### SHORT PROBLEM
Quote verbatim the span of lines that begins the listing below and closes with the line containing "return Vector((math.sin(a) *".
===== DATA SEGMENT
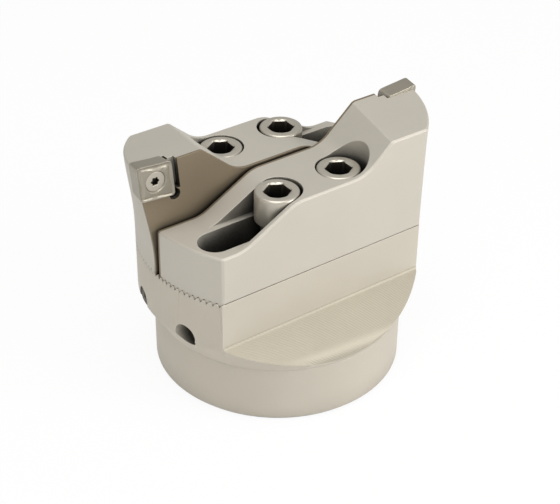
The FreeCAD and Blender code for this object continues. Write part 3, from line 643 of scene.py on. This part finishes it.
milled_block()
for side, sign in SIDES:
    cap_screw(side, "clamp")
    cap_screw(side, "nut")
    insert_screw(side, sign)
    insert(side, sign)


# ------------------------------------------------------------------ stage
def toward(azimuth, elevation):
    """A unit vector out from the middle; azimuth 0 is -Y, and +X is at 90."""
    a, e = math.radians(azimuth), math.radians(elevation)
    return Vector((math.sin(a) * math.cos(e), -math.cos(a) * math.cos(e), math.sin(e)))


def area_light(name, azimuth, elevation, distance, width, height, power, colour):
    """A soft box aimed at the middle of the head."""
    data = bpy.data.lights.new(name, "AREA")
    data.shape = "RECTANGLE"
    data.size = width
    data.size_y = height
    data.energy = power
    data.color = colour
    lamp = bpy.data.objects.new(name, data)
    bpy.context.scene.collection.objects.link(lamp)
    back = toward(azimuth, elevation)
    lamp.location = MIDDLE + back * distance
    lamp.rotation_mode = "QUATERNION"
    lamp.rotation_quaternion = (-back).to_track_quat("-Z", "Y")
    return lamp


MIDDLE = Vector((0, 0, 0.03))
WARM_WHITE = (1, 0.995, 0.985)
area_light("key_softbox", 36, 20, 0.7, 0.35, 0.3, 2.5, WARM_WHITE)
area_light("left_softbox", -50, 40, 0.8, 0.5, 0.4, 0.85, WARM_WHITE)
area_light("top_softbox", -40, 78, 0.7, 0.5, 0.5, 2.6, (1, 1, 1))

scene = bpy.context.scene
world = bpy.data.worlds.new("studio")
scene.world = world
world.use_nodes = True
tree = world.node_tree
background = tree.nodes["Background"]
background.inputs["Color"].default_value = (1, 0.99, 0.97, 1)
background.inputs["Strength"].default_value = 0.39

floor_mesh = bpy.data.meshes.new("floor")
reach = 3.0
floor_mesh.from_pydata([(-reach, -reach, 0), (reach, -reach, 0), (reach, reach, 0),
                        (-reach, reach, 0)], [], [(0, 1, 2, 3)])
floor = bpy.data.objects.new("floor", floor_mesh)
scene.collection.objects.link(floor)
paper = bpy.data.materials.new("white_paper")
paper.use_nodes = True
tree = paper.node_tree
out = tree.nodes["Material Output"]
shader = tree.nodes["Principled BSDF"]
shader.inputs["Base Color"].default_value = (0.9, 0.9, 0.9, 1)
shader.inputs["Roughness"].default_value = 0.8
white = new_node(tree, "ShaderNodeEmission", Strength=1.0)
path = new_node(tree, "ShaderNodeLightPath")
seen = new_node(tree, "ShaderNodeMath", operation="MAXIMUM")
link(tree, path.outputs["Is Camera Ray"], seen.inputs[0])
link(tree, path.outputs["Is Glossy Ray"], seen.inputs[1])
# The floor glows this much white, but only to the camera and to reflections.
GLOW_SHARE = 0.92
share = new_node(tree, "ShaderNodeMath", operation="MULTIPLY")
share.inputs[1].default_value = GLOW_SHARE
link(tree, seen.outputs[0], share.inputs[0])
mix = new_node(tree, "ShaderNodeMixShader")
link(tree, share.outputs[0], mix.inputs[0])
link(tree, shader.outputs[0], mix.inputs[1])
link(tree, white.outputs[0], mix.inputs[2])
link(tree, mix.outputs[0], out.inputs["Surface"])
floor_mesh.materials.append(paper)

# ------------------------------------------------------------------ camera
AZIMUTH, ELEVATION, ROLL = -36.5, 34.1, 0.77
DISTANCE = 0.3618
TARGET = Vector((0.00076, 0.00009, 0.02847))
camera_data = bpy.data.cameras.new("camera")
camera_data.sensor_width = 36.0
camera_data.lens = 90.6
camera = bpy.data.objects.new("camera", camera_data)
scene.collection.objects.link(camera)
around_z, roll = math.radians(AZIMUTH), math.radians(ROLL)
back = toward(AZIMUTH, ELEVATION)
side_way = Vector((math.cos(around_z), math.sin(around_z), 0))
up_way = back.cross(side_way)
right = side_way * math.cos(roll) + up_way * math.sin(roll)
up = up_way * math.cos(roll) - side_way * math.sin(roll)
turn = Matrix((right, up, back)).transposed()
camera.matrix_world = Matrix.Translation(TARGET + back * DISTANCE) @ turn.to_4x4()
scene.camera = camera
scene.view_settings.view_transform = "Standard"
==========
### EXERCISE RESULT
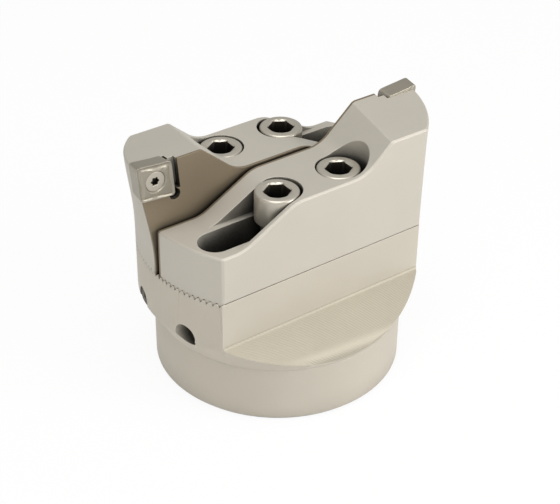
The FreeCAD and Blender code for this object continues. Write part 3, from line 643 of scene.py on. This part finishes it.
milled_block()
for side, sign in SIDES:
    cap_screw(side, "clamp")
    cap_screw(side, "nut")
    insert_screw(side, sign)
    insert(side, sign)


# ------------------------------------------------------------------ stage
def toward(azimuth, elevation):
    """A unit vector out from the middle; azimuth 0 is -Y, and +X is at 90."""
    a, e = math.radians(azimuth), math.radians(elevation)
    return Vector((math.sin(a) * math.cos(e), -math.cos(a) * math.cos(e), math.sin(e)))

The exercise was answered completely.